Prostate Specific Antigens (PSA) tests are used in conjunction with DRE (digital rectal examinations) to evaluate your prostate for any abnormalities. The PSA result is age-specific. Consult your urologist for its correct interpretation.

Essentials of PSA

Your doctor often uses a PSA test to screen for prostate cancer. An elevated PSA by itself does not always mean that cancer is present. It simply alerts your doctor to evaluate your prostate.

There are other medical conditions that can cause your PSA level to increase. These conditions include an enlarged prostate (Benign Prostatic Hyperplasia, or BPH), and inflamed prostate (prostatitis), or a urinary tract infection.

A PSA test should always be combined with DRE to assess prostate health.
In the blood stream, PSA can be either free-floating or attached to other proteins. Men with cancer often have lower levels of free PSA than do those whose elevated PSa has other causes. Free PSA tests have been available for several years and can potentially be used to pinpoint patients who may be harboring cancer.

The introduction of total and free PSA has been extremely helpful. The lower the percent free PSA, the greater the likelihood of prostate cancer. Evaluating the free PSA level is extremely beneficial in men with serum PSA concentrations between 4 and 10 ng/mL, in that 29% of negative biopsies would be spared while retaining a 95% sensitivity.

Age-specific PSA

In younger men with PSA between 2 and 4 ng/mL, a much more aggressive appproach is taken in terms of getting an early biopsy.
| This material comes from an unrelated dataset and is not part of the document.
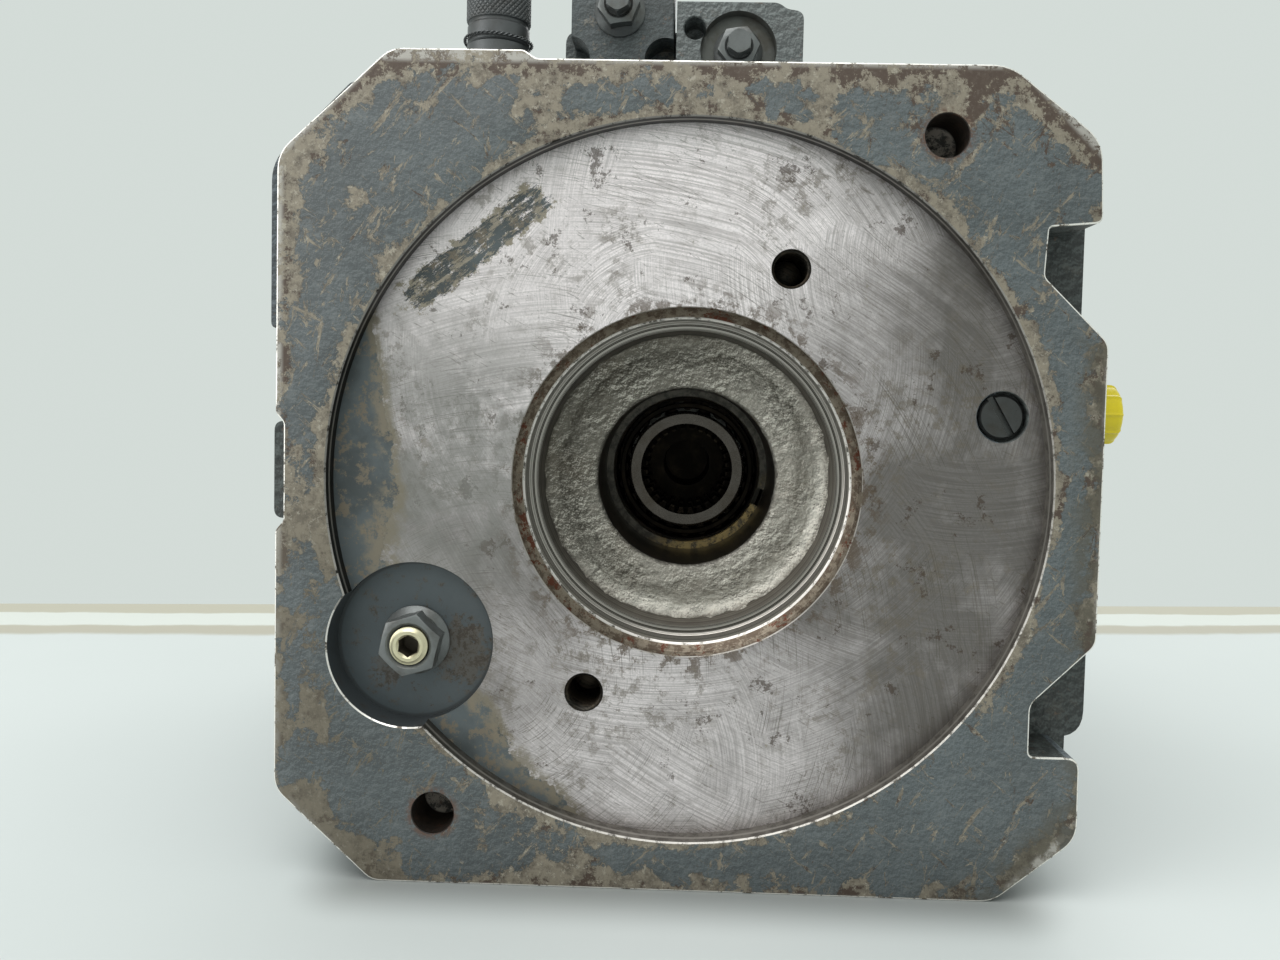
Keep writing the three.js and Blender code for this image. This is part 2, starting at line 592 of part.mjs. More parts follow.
function driveShaft() {
  const core = turned([
    [0, SHAFT.rear], [SHAFT.endR, SHAFT.rear], [SHAFT.endR, 96], [SHAFT.coreR, 96],
    [SHAFT.coreR, 176], [SHAFT.teethR, 176], [SHAFT.teethR, 196], [SHAFT.midR, 196],
    [SHAFT.midR, 248], [31, 250], [31, 260], [SHAFT.seatR, 260], [SHAFT.seatR, 287],
    [SHAFT.sealR, 287], [SHAFT.sealR, 304], [FRONT_SPLINE.rootR - 0.6, 304],
    [FRONT_SPLINE.rootR - 0.6, SHAFT.end], [0, SHAFT.end],
  ]);
  const frontTeeth = drawn(
    toothed(FRONT_SPLINE.teeth, FRONT_SPLINE.rootR, FRONT_SPLINE.tipR),
    FRONT_SPLINE.from,
    SHAFT.end - 2.5,
  );
  const blockTeeth = drawn(blockSpline(0), 99, 125);
  const solid = cut(
    joined(core, frontTeeth, blockTeeth),
    drawn(toothed(REAR_SPLINE.teeth, REAR_SPLINE.tipR, REAR_SPLINE.rootR), SHAFT.rear - 1, REAR_SPLINE.end),
    rod(REAR_SPLINE.boreR, REAR_SPLINE.end - 1, REAR_SPLINE.boreEnd, 0, 0, 14),
  );
  addPiece('drive_shaft', solid, STEEL);
}

// Tapered front bearing: cone, cup, and a cage that carries its rollers.
function frontBearing() {
  const { from, to, r, rollers } = FRONT_BEARING;
  const cone = turned([[27.8, from], [36.5, from], [34.2, to], [27.8, to], [27.8, from]]);
  addPiece('front_bearing_cone', cone, STEEL);
  const cup = turned([[46.4, from], [r, from], [r, to], [43.9, to], [46.4, from]]);
  addPiece('front_bearing_cup', cup, STEEL);
  const cage = turned([[40.2, 261.6], [42.6, 261.6], [40.4, 283], [38, 283], [40.2, 261.6]], 20);
  const bars = around(rollers, 1).map(({ angle }) => {
    const bar = new THREE.CylinderGeometry(4.1, 4.4, 19, 6);
    bar.rotateZ(THREE.MathUtils.degToRad(6)).translate(40.3, 272.3, 0).rotateY(-angle);
    return toSolid(bar);
  });
  addPiece('front_bearing_rollers', joined(cage, ...bars), STEEL);
}

function rearBearing() {
  addPiece('rear_bearing_ring', ring(26.2, 29.0, 68.6, 90.1, 28), STEEL);
  const needles = around(10, 23.65).map(({ x, z }) => rod(1.9, 71, 88, x, z, 5));
  addPiece('rear_bearing_needles', joined(ring(22.6, 24.7, 69.4, 89.4, 20), ...needles), STEEL);
  const snap = ring(24.6, 30.6, 65.8, 67.9, 28);
  const gapAt = new THREE.BoxGeometry(16, 6, 8).translate(28, 67, 0).rotateY(THREE.MathUtils.degToRad(20));
  addPiece('rear_snap_ring', cut(snap, toSolid(gapAt)), DARK_STEEL);
}

function shaftSeal() {
  const profile = [
    [25.5, 292], [30, 289], [35.6, 289], [35.6, 297.6], [31, 297.6], [26.5, 294.5], [25.5, 292],
  ];
  addPiece('shaft_seal', turned(profile), RUBBER);
  const snap = ring(32.4, 36.9, 298.3, 300.3, 20);
  addPiece('seal_snap_ring', cut(snap, block(30, 40, 296, 303, -5, 5)), DARK_STEEL);
}

function stopScrew() {
  const screw = rod(STOP.r, STOP.head, STOP.end, SERVO.x, SERVO.z, 16);
  addPiece('stop_screw', cut(screw, hex(STOP.hex, -1, 7.5, SERVO.x, SERVO.z)), ZINC);
  const nut = joined(
    rod(11, 7.6, SERVO.pocket - GAP, SERVO.x, SERVO.z, 24),
    hex(19, 1, 8, SERVO.x, SERVO.z, THREE.MathUtils.degToRad(20)),
  );
  addPiece('stop_screw_nut', cut(nut, rod(STOP.holeR, 0, 11, SERVO.x, SERVO.z, 16)), DARK_STEEL);
}

function slottedPlug() {
  const { x, z, r, stemR, face, turn } = SLOTTED_PLUG;
  const seat = PLUG_SEAT.end;
  const body = joined(rod(r, face, seat - GAP, x, z, 20), rod(stemR, seat - 1, 20, x, z, 12));
  const slot = new THREE.BoxGeometry(2, 4, 20)
    .rotateY(THREE.MathUtils.degToRad(turn))
    .translate(x, face - 0.6, z);
  addPiece('slotted_plug', cut(body, toSolid(slot)), DARK_STEEL);
}

function controlHousing() {
  const { front, back, left, right, top, split } = CONTROL;
  const bottom = TOP_PAD_Z + GAP;
  const rightHalf = drawn(
    rounded([[split, bottom], [right, bottom], [right, top - 2, 3], [right - 6, top], [split, top]]),
    front,
    back,
  );
  const leftHalf = drawn(
    rounded([[left, bottom], [split + 1, bottom], [split + 1, top - 2], [left, top - 2, 4]]),
    VALVE.back + GAP,
    back,
  );
  const solid = cut(
    joined(rightHalf, leftHalf),
    rod(13.25, front - 1, front + 4, RIGHT_SCREW.x, RIGHT_SCREW.z, 20),
    rod(4.3, front, front + 30, RIGHT_SCREW.x, RIGHT_SCREW.z, 12),
    rod(4, front - 1, front + 12, -0.6, 158.3, 12),
    rod(SPOOL.boreR, VALVE.back, 140, SPOOL.x, SPOOL.z, 16),
  );
  addPiece('control_housing', solid, CAST_GREY);
}

function valveBody() {
  const { left, right, back, top } = VALVE;
  const bottom = TOP_PAD_Z + GAP;
  const outline = rounded([[left, bottom], [right, bottom], [right, top, 4], [left, top, 4]]);
  const body = drawn(outline, CONTROL.front, back);
  const solid = cut(
    body,
    rod(7.5, CONTROL.front - 1, CONTROL.front + 14, left - 0.6, 147.5, 20),
    rod(7.5, CONTROL.front - 1, CONTROL.front + 14, right - 2.9, 147.3, 20),
    rod(4.3, CONTROL.front - 1, back - 4, LEFT_SCREW.x, LEFT_SCREW.z, 12),
  );
  addPiece('valve_body', solid, CAST_GREY);
}

// A hex-ended adjusting screw and its flanged lock nut, on the line (x, z), seated at y = seat.
function adjuster(name, { x, z }, seat, flangeR) {
  const screw = joined(rod(3.9, seat - 9, seat + 18, x, z, 12), hex(8, seat - 13, seat - 8, x, z));
  addPiece(`${name}_adjusting_screw`, screw, DARK_STEEL);
  const nut = joined(
    rod(flangeR, seat - GAP - 2, seat - GAP, x, z, 20),
    hex(13, seat - GAP - 7.5, seat - GAP - 1, x, z),
  );
  addPiece(`${name}_lock_nut`, cut(nut, rod(4.3, seat - 12, seat + 2, x, z, 12)), DARK_STEEL);
}

function controlSpool() {
  const stem = rod(3.4, 92, 132, SPOOL.x, SPOOL.z, 8);
  const lands = [92, 108, 124].map((y) => rod(SPOOL.r, y, y + 8, SPOOL.x, SPOOL.z, 10));
  addPiece('control_spool', joined(stem, ...lands), STEEL);
}

// Knurled protective cap on its threaded fitting, with the seal wire round the cap's skirt.
function knurledCap() {
  const { x, y, base, top, r } = CAP;
  const flats = new THREE.CylinderGeometry(13, 13, 11, 6).rotateX(Math.PI / 2);
  const fitting = joined(
    post(8, TOP_PAD_Z - 12, base + 12, x, y, 16),
    toSolid(flats.translate(x, y, TOP_PAD_Z + GAP + 5.5)),
  );
  addPiece('cap_fitting', fitting, STEEL);
  const profile = [
    [0, base + 16], [8.9, base + 16], [8.9, base], [r - 0.8, base], [r - 0.8, base + 5],
    [r, base + 6.5], [r, top - 1.5], [r - 1.5, top], [0, top],
  ];
  const cap = new THREE.LatheGeometry(profile.map(([a, b]) => new THREE.Vector2(a, b)), 20);
  addPiece('knurled_cap', toSolid(cap.rotateX(Math.PI / 2).translate(x, y, 0)), DARK_STEEL);
  const wire = new THREE.TorusGeometry(12, 0.7, 5, 18).translate(x, y, base + 1.6);
  addPiece('seal_wire', toSolid(wire), DARK_STEEL);
}

// Fluted plastic cap in the side port, drawn along Y and then turned to point along +X.
function yellowCap() {
  const { y, z, face, end, r, flutes } = YELLOW_CAP;
  const outline = (scale) => toothed(flutes, (r - 0.9) * scale, r * scale);
  const length = end - face;
  const cap = joined(
    loft([{ y: 0, points: outline(1) }, { y: length - 5, points: outline(1) },
      { y: length - 1.5, points: outline(0.86) }, { y: length, points: outline(0.66) }]),
    rod(8.6, -11, 1, 0, 0, 16),
  );
  const geometry = toGeometry(cap).rotateZ(-Math.PI / 2).translate(face, y, z);
  addPiece('yellow_port_cap', toSolid(geometry), YELLOW);
}

function plugs() {
  const gauge = crossRod(8.6, GAUGE.face + 0.6, GAUGE.face + 14, GAUGE.y, GAUGE.z, 16);
  const key = new THREE.CylinderGeometry(4.6, 4.6, 12, 6)
    .rotateZ(Math.PI / 2)
    .translate(GAUGE.face + 1, GAUGE.y, GAUGE.z);
  addPiece('gauge_port_plug', cut(gauge, toSolid(key)), DARK_STEEL);
  const head = new THREE.CylinderGeometry(15, 15, 6, 6).rotateZ(Math.PI / 2);
  const drain = joined(
    toSolid(head.translate(DRAIN.face + GAP + 3, DRAIN.y, DRAIN.z)),
    crossRod(10.4, DRAIN.face - 14, DRAIN.face + 2, DRAIN.y, DRAIN.z, 16),
  );
  addPiece('drain_port_plug', drain, DARK_STEEL);
}

rearPortHousing();
housingGasket();
mainHousing();
clampBolts();
valvePlate();
cylinderBlock();
pistonsAndSlippers();
slipperRetainer();
retainerBall();
blockSpring();
swashplate();
cradleBearings();
servoPiston();
driveShaft();
frontBearing();
rearBearing();
shaftSeal();
stopScrew();
slottedPlug();
controlHousing();
valveBody();
adjuster('left', LEFT_SCREW, CONTROL.front, 9);
adjuster('right', RIGHT_SCREW, CONTROL.front + 4, 8.8);
controlSpool();
knurledCap();
yellowCap();
plugs();

// Stand the motor on z = 0, with the bottom centre of its box on the origin.
const box = new THREE.Box3().setFromObject(motor);
const centre = box.getCenter(new THREE.Vector3());
motor.position.set(-centre.x, -centre.y, -box.min.z);

export default motor;
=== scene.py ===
"""Looks of the axial-piston hydraulic motor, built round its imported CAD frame.

Shapes are drawn in millimetres about the shaft axis: X right, Y from the rear pad's face towards
the drive shaft, Z up. show() turns each finished shape into metres in the row frame.
"""
from math import cos, hypot, pi, radians, sin, sqrt

import bmesh
import bpy
from mathutils import Matrix, Vector, noise


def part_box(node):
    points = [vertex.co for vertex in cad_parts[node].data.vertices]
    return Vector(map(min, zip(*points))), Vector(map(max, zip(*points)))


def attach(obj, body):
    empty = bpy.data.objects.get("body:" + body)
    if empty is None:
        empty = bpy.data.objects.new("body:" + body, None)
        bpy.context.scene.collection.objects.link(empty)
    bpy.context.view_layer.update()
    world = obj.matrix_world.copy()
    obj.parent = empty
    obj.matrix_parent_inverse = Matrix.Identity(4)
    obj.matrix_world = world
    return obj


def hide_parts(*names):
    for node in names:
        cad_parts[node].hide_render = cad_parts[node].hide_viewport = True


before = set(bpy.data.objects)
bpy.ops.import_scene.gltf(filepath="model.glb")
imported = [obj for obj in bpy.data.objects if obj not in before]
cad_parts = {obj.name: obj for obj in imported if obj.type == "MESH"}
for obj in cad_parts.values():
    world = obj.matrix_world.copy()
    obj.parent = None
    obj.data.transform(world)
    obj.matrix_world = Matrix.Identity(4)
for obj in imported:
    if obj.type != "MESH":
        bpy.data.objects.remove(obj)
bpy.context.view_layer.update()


# ---- places from the frame, in millimetres about the shaft axis ----

def middle(node):
    low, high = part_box(node)
    return (Vector(low) + Vector(high)) / 2


SHAFT_MIDDLE = middle("drive_shaft")
ORIGIN = Vector((SHAFT_MIDDLE.x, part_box("rear_port_housing")[0][1], SHAFT_MIDDLE.z))
TO_ROW = Matrix.Translation(ORIGIN) @ Matrix.Scale(0.001, 4)


def box_mm(node):
    """A CAD node's lowest and highest corners, about the shaft axis."""
    return [(Vector(corner) - ORIGIN) * 1000 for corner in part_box(node)]


def middle_mm(node):
    low, high = box_mm(node)
    return (low + high) / 2


def axis_spot(node):
    """Where a piece that runs along Y has its axis, as (x, z)."""
    spot = middle_mm(node)
    return (spot.x, spot.z)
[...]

In older patients, 4 ng/MLis recoginized as cutoff.

PSA velocity

PSA velocity, which measures the rate of rise compared to the previous PSA level, is also taken as an indicator for further diagnostic testing.

If your PSA level is high what should be done next?

Your doctor may repeat the test or perform additional tests to see if there is any reason to suspect cancer of the prostate.